**WHAT TO WORK ON**
Transcribe only the lines from the line with "The Blender code" through the line with "return new_object(name, mesh_data)", exactly, counting both of those lines as part of the stretch.

Entries with model source code
------------------------------------
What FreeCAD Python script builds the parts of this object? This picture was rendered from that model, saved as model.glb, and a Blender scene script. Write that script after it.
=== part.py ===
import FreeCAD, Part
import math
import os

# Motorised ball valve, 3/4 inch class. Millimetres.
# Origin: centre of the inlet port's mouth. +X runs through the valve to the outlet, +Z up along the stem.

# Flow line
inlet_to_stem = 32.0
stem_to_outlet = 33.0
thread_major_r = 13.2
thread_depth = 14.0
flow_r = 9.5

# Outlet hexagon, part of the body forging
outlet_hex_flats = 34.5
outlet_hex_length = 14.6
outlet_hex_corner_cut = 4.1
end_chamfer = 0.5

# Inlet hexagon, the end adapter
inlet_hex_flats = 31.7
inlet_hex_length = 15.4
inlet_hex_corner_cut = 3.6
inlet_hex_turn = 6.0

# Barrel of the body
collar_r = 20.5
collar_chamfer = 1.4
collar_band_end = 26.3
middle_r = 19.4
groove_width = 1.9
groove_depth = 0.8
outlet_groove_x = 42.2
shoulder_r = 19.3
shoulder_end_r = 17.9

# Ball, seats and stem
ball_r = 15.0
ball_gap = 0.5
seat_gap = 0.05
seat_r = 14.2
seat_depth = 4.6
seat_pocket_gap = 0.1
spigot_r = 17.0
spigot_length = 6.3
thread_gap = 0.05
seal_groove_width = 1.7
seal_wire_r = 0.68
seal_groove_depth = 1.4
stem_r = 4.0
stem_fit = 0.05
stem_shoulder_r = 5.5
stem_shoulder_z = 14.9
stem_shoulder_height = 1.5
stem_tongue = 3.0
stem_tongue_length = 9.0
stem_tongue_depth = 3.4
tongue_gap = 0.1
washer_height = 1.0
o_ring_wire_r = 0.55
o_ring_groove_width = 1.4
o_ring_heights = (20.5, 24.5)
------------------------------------
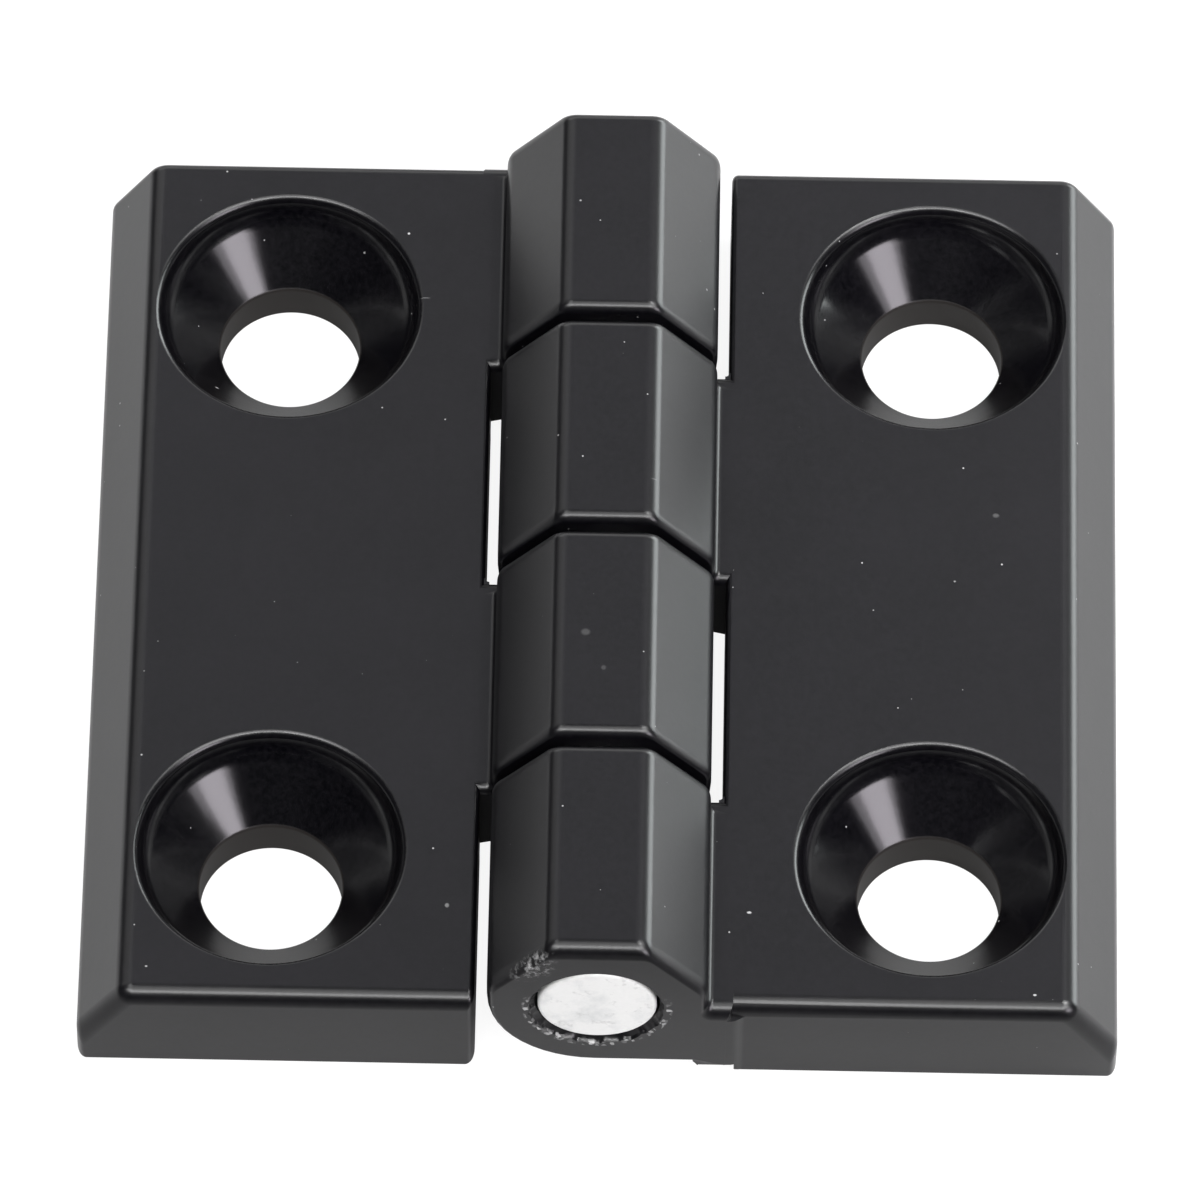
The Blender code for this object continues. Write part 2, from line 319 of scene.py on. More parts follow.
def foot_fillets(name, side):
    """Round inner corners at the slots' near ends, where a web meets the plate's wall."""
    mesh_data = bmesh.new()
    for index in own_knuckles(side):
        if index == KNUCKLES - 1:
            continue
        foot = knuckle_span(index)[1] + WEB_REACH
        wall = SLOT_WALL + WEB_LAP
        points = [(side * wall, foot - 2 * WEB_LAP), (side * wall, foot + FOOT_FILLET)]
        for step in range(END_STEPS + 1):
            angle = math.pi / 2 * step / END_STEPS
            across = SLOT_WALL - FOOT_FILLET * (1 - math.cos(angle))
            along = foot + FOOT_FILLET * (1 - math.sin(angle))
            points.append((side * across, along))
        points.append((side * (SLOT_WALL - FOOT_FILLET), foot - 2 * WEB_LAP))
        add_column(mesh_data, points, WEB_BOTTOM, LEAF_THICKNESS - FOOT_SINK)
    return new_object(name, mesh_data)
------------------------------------
**ANSWER**
The Blender code for this object continues. Write part 2, from line 319 of scene.py on. More parts follow.
def foot_fillets(name, side):
    """Round inner corners at the slots' near ends, where a web meets the plate's wall."""
    mesh_data = bmesh.new()
    for index in own_knuckles(side):
        if index == KNUCKLES - 1:
            continue
        foot = knuckle_span(index)[1] + WEB_REACH
        wall = SLOT_WALL + WEB_LAP
        points = [(side * wall, foot - 2 * WEB_LAP), (side * wall, foot + FOOT_FILLET)]
        for step in range(END_STEPS + 1):
            angle = math.pi / 2 * step / END_STEPS
            across = SLOT_WALL - FOOT_FILLET * (1 - math.cos(angle))
            along = foot + FOOT_FILLET * (1 - math.sin(angle))
            points.append((side * across, along))
        points.append((side * (SLOT_WALL - FOOT_FILLET), foot - 2 * WEB_LAP))
        add_column(mesh_data, points, WEB_BOTTOM, LEAF_THICKNESS - FOOT_SINK)
    return new_object(name, mesh_data)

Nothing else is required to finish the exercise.